## INSTRUCTIONS TO FOLLOW
Search the data for the word "this". Reproduce every line where it is found.

## MATERIAL TO PROCESS
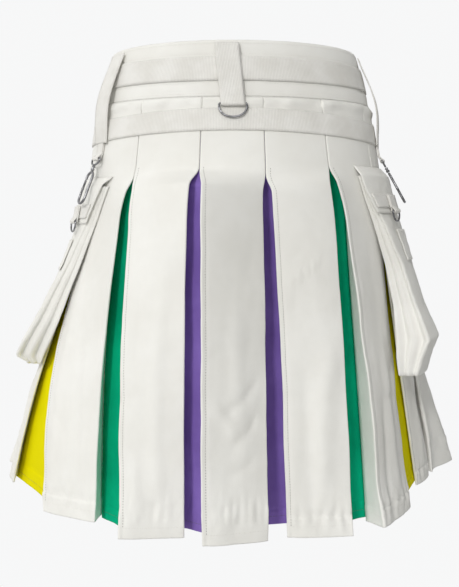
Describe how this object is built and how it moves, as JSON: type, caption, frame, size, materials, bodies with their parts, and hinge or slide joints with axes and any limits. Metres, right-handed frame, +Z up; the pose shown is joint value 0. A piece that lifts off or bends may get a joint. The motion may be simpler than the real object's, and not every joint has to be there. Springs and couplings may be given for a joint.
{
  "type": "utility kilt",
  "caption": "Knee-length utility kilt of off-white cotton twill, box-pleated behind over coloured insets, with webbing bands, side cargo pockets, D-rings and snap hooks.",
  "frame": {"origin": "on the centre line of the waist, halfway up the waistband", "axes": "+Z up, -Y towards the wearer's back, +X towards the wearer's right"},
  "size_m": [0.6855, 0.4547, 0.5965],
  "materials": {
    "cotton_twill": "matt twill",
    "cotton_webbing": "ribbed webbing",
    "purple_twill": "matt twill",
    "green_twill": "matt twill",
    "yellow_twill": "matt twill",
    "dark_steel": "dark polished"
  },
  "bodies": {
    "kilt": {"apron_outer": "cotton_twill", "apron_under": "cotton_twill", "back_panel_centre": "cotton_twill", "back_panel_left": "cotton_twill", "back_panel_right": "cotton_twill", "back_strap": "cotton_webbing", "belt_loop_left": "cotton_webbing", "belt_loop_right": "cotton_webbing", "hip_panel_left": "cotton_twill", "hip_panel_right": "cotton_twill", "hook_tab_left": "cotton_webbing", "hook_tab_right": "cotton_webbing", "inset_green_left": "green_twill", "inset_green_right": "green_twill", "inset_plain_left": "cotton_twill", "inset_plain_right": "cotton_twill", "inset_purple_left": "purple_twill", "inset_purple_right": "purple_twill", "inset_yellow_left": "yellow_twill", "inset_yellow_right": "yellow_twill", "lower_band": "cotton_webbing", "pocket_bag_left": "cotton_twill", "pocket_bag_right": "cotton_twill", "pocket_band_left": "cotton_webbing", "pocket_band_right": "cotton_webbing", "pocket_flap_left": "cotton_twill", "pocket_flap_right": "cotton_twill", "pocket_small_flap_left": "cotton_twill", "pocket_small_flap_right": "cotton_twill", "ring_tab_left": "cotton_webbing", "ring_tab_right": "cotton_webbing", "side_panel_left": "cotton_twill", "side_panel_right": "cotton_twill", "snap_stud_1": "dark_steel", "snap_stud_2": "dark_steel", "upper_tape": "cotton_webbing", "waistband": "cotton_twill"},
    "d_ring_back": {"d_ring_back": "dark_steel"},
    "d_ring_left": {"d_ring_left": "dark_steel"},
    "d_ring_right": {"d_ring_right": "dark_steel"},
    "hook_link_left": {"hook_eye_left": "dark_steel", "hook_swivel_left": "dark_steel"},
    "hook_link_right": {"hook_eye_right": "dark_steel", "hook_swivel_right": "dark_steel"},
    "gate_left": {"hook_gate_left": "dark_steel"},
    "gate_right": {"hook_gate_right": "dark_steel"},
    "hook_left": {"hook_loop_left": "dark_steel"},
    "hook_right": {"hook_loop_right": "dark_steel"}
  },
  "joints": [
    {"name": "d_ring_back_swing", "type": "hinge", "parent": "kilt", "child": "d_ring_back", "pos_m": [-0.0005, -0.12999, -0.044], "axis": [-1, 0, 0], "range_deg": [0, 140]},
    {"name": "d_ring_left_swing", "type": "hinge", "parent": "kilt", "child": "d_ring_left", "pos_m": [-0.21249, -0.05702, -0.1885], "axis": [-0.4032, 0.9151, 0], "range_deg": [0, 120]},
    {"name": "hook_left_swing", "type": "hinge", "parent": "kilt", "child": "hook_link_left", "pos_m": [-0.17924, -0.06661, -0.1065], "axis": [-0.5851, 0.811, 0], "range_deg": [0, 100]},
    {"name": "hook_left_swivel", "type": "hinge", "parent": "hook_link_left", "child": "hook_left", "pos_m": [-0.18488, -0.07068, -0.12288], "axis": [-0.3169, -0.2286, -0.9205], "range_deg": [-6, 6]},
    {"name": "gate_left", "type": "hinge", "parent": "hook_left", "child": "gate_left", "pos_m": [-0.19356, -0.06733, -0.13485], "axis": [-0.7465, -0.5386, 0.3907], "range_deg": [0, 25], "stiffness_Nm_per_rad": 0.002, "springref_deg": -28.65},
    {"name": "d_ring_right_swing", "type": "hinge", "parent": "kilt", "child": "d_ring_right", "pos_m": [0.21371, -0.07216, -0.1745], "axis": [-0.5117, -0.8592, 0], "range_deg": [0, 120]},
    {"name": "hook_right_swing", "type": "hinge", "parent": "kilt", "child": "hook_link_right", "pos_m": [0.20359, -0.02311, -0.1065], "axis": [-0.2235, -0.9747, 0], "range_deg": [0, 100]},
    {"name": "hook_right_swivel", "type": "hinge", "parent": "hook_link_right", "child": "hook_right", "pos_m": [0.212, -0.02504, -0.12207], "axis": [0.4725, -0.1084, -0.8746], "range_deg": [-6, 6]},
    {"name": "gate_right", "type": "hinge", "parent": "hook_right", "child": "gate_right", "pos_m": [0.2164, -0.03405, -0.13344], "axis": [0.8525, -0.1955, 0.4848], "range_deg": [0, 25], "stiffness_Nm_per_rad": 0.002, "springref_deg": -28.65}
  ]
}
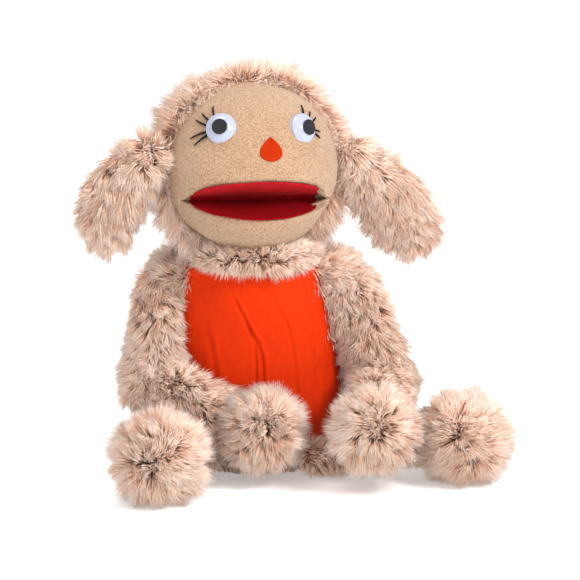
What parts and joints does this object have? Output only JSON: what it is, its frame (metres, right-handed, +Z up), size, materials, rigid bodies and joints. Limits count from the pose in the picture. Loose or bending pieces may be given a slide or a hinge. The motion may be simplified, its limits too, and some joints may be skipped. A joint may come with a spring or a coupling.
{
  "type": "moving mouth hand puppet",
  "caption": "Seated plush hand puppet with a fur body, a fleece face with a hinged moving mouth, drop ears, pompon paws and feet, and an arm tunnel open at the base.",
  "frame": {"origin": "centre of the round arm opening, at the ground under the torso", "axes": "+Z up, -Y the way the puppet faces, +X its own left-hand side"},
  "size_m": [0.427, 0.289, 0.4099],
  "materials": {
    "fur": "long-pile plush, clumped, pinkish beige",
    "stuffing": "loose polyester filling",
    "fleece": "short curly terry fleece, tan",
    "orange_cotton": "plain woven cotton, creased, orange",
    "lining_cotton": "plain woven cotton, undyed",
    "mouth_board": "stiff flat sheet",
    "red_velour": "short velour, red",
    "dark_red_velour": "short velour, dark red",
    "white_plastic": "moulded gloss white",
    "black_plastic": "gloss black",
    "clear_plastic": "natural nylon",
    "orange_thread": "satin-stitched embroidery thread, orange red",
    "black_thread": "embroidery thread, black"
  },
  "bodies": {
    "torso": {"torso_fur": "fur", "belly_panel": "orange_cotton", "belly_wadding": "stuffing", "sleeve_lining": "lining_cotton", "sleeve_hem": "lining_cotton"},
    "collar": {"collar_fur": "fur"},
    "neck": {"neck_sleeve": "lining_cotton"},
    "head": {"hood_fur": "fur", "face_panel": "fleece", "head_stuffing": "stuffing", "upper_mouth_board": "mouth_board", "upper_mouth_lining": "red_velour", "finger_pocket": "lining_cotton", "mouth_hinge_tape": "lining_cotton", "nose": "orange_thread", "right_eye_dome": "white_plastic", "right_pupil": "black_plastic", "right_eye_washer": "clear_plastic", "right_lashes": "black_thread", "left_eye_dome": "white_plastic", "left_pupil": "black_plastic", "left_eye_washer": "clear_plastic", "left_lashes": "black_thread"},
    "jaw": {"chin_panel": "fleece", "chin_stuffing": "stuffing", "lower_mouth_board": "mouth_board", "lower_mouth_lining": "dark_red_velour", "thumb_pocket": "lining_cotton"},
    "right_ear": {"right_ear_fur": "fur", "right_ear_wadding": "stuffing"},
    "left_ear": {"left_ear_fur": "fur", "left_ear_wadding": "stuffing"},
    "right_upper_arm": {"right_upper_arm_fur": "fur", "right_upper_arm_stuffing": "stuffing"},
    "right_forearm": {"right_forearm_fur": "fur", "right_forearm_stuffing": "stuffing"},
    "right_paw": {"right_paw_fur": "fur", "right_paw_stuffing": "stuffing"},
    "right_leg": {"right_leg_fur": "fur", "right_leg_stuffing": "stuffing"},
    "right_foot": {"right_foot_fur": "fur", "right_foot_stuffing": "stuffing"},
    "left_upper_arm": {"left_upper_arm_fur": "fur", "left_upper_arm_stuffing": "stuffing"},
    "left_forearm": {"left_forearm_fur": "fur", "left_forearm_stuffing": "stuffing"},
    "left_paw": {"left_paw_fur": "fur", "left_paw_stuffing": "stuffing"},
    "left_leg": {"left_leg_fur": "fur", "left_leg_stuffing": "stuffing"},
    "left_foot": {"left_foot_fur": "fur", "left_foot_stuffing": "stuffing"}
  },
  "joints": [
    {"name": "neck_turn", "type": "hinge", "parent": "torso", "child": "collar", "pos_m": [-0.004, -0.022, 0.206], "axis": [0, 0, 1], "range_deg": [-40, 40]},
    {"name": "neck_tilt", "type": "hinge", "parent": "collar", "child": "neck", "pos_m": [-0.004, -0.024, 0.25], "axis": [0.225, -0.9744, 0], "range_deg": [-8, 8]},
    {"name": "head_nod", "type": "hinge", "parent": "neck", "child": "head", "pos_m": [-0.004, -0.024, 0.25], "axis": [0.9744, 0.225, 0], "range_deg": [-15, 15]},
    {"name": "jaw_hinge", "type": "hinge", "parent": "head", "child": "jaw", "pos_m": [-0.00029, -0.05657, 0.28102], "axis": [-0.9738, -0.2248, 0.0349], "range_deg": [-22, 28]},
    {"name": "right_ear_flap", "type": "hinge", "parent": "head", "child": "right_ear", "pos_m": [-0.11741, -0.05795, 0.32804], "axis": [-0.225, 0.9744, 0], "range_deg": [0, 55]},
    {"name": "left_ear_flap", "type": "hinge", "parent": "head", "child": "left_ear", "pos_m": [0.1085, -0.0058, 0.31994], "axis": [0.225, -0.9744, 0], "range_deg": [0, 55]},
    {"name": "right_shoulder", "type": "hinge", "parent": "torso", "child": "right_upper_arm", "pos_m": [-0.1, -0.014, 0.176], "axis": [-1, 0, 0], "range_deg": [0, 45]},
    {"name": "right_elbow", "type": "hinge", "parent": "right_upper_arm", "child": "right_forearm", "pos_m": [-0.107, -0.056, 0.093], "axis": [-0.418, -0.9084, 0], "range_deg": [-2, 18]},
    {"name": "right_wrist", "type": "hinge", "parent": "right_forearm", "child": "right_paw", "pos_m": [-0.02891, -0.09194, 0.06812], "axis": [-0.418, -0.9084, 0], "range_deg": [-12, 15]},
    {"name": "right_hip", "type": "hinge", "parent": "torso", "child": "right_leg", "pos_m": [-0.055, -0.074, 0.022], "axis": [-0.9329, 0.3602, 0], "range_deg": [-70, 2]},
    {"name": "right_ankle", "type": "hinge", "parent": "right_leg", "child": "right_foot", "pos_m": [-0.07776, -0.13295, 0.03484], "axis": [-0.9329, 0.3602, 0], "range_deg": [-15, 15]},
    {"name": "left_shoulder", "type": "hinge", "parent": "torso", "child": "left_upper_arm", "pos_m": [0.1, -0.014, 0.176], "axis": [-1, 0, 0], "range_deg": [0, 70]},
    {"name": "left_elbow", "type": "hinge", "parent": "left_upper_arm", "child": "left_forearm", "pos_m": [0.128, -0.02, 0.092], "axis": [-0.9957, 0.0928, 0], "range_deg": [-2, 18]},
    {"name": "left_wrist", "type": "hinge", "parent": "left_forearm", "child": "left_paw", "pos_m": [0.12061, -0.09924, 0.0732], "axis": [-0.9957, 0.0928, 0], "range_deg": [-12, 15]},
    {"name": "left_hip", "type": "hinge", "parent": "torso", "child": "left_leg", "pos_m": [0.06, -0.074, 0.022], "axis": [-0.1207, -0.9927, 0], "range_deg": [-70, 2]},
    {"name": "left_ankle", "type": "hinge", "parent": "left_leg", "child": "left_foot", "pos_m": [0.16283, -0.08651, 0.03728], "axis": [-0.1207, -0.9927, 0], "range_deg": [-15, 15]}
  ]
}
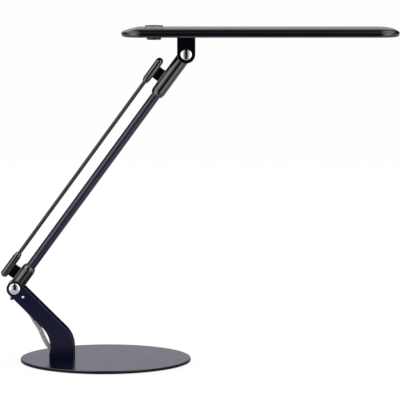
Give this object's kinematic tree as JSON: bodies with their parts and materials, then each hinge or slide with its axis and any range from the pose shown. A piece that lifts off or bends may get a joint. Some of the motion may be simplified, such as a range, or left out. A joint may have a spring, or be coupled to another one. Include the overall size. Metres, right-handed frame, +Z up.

## TASK ANSWER
Describe how this object is built and how it moves, as JSON: type, caption, frame, size, materials, bodies with their parts, and hinge or slide joints with axes and any limits. Metres, right-handed frame, +Z up; the pose shown is joint value 0. A piece that lifts off or bends may get a joint. The motion may be simpler than the real object's, and not every joint has to be there. Springs and couplings may be given for a joint.
What parts and joints does this object have? Output only JSON: what it is, its frame (metres, right-handed, +Z up), size, materials, rigid bodies and joints. Limits count from the pose in the picture. Loose or bending pieces may be given a slide or a hinge. The motion may be simplified, its limits too, and some joints may be skipped. A joint may come with a spring or a coupling.
Give this object's kinematic tree as JSON: bodies with their parts and materials, then each hinge or slide with its axis and any range from the pose shown. A piece that lifts off or bends may get a joint. Some of the motion may be simplified, such as a range, or left out. A joint may have a spring, or be coupled to another one. Include the overall size. Metres, right-handed frame, +Z up.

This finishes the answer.